Graeme walked back to the house, collected me and the tractor and we drove out to free the car from its ignoble position, stuck deep in the mud.  I busied myself taking photos of the stuck header and the bogged four-wheel drive to share with Ethan, our farmer type grandchild.  With the tractor doing all the heavy work, and me behind the wheel just steering the car as the tractor pulled it out, the car was soon out of the bog and trying to look like the whole embarrassing incident never happened.  Graeme decided to drive the car back to the house (for which I was truly grateful), finish his interrupted lunch and have a well-earned cup of tea before tackling the header issue.

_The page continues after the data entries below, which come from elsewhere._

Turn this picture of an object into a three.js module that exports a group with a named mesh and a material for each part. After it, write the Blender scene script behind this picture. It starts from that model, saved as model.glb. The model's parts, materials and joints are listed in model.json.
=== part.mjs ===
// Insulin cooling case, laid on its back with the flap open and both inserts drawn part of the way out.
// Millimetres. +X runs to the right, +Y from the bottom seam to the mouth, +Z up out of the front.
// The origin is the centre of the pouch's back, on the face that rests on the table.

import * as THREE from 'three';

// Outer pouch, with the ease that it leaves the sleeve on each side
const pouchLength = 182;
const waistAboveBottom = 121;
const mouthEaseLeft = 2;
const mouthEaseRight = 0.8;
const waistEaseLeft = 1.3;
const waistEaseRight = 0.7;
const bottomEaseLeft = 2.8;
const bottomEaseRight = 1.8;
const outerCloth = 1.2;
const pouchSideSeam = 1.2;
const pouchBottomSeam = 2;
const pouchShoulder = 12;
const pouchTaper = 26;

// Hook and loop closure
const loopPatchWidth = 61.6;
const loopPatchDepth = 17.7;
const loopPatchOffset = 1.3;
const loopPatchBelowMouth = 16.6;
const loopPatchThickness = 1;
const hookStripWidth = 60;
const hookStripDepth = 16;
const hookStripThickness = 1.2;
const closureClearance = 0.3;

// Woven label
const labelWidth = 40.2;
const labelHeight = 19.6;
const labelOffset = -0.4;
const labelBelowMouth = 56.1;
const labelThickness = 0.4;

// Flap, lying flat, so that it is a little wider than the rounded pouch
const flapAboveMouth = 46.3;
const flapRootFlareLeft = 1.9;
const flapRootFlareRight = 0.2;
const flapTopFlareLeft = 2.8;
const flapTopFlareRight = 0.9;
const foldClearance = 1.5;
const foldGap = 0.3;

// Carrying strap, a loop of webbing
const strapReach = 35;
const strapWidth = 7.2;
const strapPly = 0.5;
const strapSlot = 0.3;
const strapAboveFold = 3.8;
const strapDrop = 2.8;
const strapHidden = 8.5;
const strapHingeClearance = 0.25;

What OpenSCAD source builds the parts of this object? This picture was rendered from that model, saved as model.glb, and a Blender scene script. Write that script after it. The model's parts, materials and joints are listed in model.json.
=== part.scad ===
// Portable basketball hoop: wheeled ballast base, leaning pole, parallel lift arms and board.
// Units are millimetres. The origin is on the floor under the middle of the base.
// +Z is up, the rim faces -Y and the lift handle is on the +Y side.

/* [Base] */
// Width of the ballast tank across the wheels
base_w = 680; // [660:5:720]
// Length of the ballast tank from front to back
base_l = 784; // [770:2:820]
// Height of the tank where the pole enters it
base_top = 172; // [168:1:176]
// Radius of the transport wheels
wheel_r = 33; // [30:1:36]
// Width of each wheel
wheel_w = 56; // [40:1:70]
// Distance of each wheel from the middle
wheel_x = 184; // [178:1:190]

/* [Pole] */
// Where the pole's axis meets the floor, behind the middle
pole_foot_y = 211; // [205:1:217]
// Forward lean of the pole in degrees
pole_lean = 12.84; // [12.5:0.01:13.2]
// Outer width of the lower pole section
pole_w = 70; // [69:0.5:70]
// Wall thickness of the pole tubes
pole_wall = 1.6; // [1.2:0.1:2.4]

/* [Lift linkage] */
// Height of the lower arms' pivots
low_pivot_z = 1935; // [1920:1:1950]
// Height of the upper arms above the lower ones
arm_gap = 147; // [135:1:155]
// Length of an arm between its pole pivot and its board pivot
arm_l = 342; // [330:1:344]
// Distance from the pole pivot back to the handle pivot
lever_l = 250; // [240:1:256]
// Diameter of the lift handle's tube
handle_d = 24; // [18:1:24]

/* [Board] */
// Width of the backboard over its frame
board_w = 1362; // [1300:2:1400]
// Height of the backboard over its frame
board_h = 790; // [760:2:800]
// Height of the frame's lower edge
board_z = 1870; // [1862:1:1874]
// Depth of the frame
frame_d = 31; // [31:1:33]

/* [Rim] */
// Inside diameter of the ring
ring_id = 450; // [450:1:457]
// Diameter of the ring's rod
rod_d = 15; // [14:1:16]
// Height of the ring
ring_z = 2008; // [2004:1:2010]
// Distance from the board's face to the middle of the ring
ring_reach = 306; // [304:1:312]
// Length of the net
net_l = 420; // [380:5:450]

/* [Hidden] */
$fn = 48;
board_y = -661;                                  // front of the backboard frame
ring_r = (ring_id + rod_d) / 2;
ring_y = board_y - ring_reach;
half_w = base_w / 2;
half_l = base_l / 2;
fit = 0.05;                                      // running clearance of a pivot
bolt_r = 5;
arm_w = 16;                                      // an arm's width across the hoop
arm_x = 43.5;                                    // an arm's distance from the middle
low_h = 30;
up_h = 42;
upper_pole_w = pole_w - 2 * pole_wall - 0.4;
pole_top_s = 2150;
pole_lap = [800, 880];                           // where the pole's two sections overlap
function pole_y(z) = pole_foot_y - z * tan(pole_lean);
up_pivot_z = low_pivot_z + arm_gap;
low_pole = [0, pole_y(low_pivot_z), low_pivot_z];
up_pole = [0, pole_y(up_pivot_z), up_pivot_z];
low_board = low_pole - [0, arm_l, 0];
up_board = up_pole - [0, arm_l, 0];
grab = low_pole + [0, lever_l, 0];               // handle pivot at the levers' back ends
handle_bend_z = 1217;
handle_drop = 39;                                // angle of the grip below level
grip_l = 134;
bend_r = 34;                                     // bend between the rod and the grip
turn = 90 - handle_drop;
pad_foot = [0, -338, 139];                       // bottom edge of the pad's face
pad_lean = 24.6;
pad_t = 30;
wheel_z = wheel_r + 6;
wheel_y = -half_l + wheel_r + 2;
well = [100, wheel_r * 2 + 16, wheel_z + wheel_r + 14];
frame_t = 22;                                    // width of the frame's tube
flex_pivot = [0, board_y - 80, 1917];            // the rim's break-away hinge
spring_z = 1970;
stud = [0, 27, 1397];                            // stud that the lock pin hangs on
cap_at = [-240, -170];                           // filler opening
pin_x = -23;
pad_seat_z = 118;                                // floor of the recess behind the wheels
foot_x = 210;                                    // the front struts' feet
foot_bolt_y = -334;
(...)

To remove the header, Graeme had to dismantle our new boundary fence and drive the header out through the opening, then put the fence back together.  The header wasn’t bogged, it just didn’t seem to want to do anything but snuggle up to the fence, no matter how many attempts were made to steer it in the other direction.  One silver lining to this whole dark cloud incident is that our neighbours decided to plant the paddock on the other side of this fence to crops this year.  He’s run stock in that paddock for a number of years now and if Graeme had to drop the fence with sheep or horses in there, the unsticking the header process could have been a lot more fraught.  Thankfully, the header behaved once Graeme was in the driver’s seat and it was a simple matter of driving it out of the problem area and onto the roadway.  All Graeme had to do then was put the fence back together, drive the header down to the machinery shed, get me to drive him back for the bike and then back again for the tractor and we could put this whole distasteful episode behind us.

The header is now ensconced in the machinery shed.  Hopefully it has now got all its bad behaviour out of its system and will now become a model member of the Spring Rock community who no longer wants to get up close and personal to fences.


1 comment:

Penne Jefford. said...

Another wonderful story of rural life, thankyou. Poor Graeme, what a saga!!